*Task statement*.
Print, exactly as they stand, the lines from the start of the listing to the line containing "names for building", inclusive.

*Source material*.
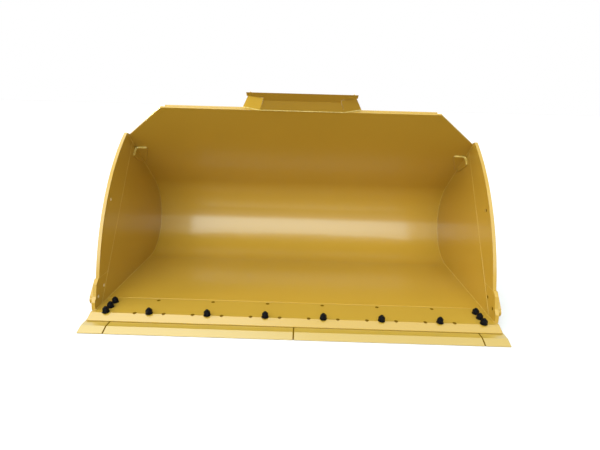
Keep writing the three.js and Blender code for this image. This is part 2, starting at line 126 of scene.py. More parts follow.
class Nodes:
    """Short names for building a material's node tree."""

    def __init__(self, name):
        self.material = bpy.data.materials.new(name)
        self.material.use_nodes = True
        self.tree = self.material.node_tree
        self.shader = self.tree.nodes["Principled BSDF"]
        self.coords = self.add("ShaderNodeTexCoord").outputs["Object"]

    def add(self, kind, **settings):
        node = self.tree.nodes.new(kind)
        for key, value in settings.items():
            setattr(node, key, value)
        return node

    def link(self, source, target):
        self.tree.links.new(source, target)

    def noise(self, scale, detail=2.0, stretch=None):
        node = self.add("ShaderNodeTexNoise")
        node.inputs["Scale"].default_value = scale
        node.inputs["Detail"].default_value = detail
        coords = self.coords
        if stretch:
            mapping = self.add("ShaderNodeMapping")
            mapping.inputs["Scale"].default_value = stretch
            self.link(coords, mapping.inputs["Vector"])
            coords = mapping.outputs["Vector"]
        self.link(coords, node.inputs["Vector"])
        return node.outputs["Fac"]

    def remap(self, value, low, high, to_low, to_high):
        node = self.add("ShaderNodeMapRange")
        self.link(value, node.inputs["Value"])
        for name, number in zip(RANGE_INPUTS, (low, high, to_low, to_high)):
            node.inputs[name].default_value = number
        return node.outputs["Result"]

    def blend(self, factor, low, high):
        """Mixes two colours, each a colour or another node's output."""
        node = self.add("ShaderNodeMix", data_type="RGBA")
        self.link(factor, node.inputs["Factor"])
        for index, colour in ((MIX_A, low), (MIX_B, high)):
            socket = node.inputs[index]
            if isinstance(colour, bpy.types.NodeSocket):
                self.link(colour, socket)
            else:
                socket.default_value = (*colour, 1.0)
        return node.outputs[MIX_RESULT]

    def bump(self, height, strength, distance):
        node = self.add("ShaderNodeBump")
        node.inputs["Strength"].default_value = strength
        node.inputs["Distance"].default_value = distance
        self.link(height, node.inputs["Height"])
        self.link(node.outputs["Normal"], self.shader.inputs["Normal"])

    def colour(self, source):
        self.link(source, self.shader.inputs["Base Color"])

    def rough(self, source):
        self.link(source, self.shader.inputs["Roughness"])

    def set(self, **values):
        for name, value in values.items():
            self.shader.inputs[name.replace("_", " ")].default_value = value


def paint_material(name, main, deep, bright, roughness, specular):
    """Sprayed enamel: a faint drift of tone, small flecks, and orange peel under the gloss."""
    n = Nodes(name)
    drift = n.remap(n.noise(0.9, 2.0), 0.2, 0.8, 0.0, 1.0)
    fleck = n.remap(n.noise(160.0, 3.0), 0.62, 0.85, 0.0, 0.3)
    n.colour(n.blend(fleck, n.blend(drift, deep, main), bright))
    n.rough(n.remap(n.noise(2.3, 3.0), 0.2, 0.8, roughness - 0.03, roughness + 0.03))
    n.set(Metallic=0.0, Specular_IOR_Level=specular)
    n.set(Coat_Weight=1.0, Coat_Roughness=0.15, Coat_IOR=1.4)
    n.bump(n.noise(420.0, 2.0), 0.05, 0.0003)
    return n.material


def weld_material(name, main, shade):
    """The enamel over a weld bead, mottled, with a main colour lighter than the plates' as painted
    highlight on the bead.
    """
    n = Nodes(name)
    mottle = n.remap(n.noise(55.0, 3.0), 0.35, 0.65, 0.0, 1.0)
    n.colour(n.blend(mottle, shade, main))
    n.rough(n.remap(n.noise(30.0, 2.0), 0.3, 0.7, 0.3, 0.45))
    n.set(Metallic=0.0, Coat_Weight=0.3, Coat_Roughness=0.2)
    n.bump(n.noise(260.0, 3.0), 0.3, 0.0012)
    return n.material


def fastener_material():
    """Black phosphated steel, greyer where it has worn."""
    n = Nodes("black_phosphate")
    worn = n.remap(n.noise(95.0, 4.0), 0.6, 0.78, 0.0, 0.5)
    n.colour(n.blend(worn, (0.003, 0.003, 0.004), (0.02, 0.02, 0.024)))
    n.rough(n.remap(n.noise(60.0, 3.0), 0.3, 0.7, 0.3, 0.5))
    n.set(Metallic=0.0, Specular_IOR_Level=0.08)
    n.bump(n.noise(520.0, 3.0), 0.25, 0.0008)
    return n.material


def painted_light_material(name, dark, light):
    """Matt colour with dust in it, for the discs and strips that paint shade or highlight into holes
    and joints.
    """
    n = Nodes(name)
    dust = n.remap(n.noise(140.0, 3.0), 0.4, 0.7, 0.0, 1.0)
    n.colour(n.blend(dust, dark, light))
    n.set(Roughness=0.9, Specular_IOR_Level=0.0)
    n.bump(n.noise(300.0, 2.0), 0.3, 0.001)
    return n.material


def steel_material():
    """Bare steel with fine streaks across it."""
    n = Nodes("turned_steel")
    marks = n.noise(900.0, 2.0, stretch=(1.0, 0.05, 0.05))
    n.colour(n.blend(marks, (0.30, 0.30, 0.31), (0.52, 0.53, 0.55)))
    n.rough(n.remap(n.noise(40.0, 3.0), 0.3, 0.7, 0.22, 0.4))
    n.set(Metallic=1.0)
    n.bump(marks, 0.2, 0.0004)
    return n.material


yellow = paint_material(
    "yellow_enamel", (0.455, 0.265, 0.028), (0.43, 0.247, 0.025), (0.50, 0.31, 0.04), 0.32, 0.12
)
base_yellow = paint_material(
    "base_enamel", (0.445, 0.268, 0.031), (0.42, 0.25, 0.028), (0.485, 0.31, 0.041), 0.3, 0.45
)
edge_yellow = paint_material(
    "edge_enamel", (0.43, 0.275, 0.038), (0.405, 0.257, 0.034), (0.475, 0.31, 0.05), 0.3, 0.6
)
# painted highlight: the beads' yellow is lighter than the plates', as if they caught the light
lit_weld_yellow = weld_material("weld_enamel", (0.60, 0.42, 0.07), (0.42, 0.28, 0.04))
# painted highlight: the inside seams' yellow is lighter than the plates', as if the beads caught the
# light
lit_seam_yellow = weld_material("seam_enamel", (0.50, 0.315, 0.045), (0.44, 0.27, 0.035))
black = fastener_material()
# painted shade: dark browns for the spare holes, the edge joints and the right side holes; painted
# highlight: cream for the left side holes
shade_brown_paint = painted_light_material("shade_brown_paint", (0.11, 0.055, 0.003), (0.17, 0.09, 0.007))
deep_shade_paint = painted_light_material("deep_shade_paint", (0.10, 0.05, 0.001), (0.15, 0.08, 0.002))
highlight_cream_paint = painted_light_material("highlight_cream_paint", (0.80, 0.68, 0.42), (0.92, 0.82, 0.56))
steel = steel_material()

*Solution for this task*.
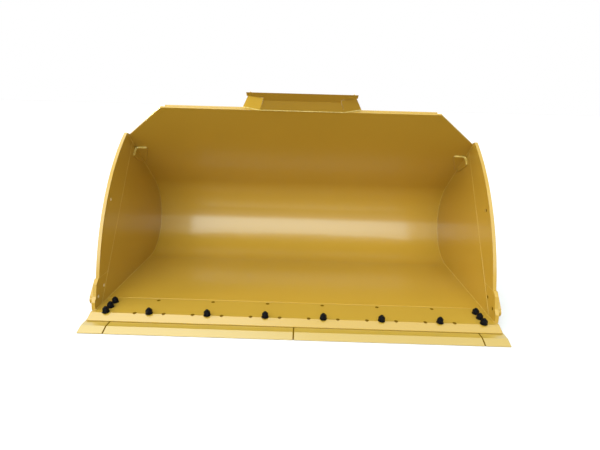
Keep writing the three.js and Blender code for this image. This is part 2, starting at line 126 of scene.py. More parts follow.
class Nodes:
    """Short names for building a material's node tree."""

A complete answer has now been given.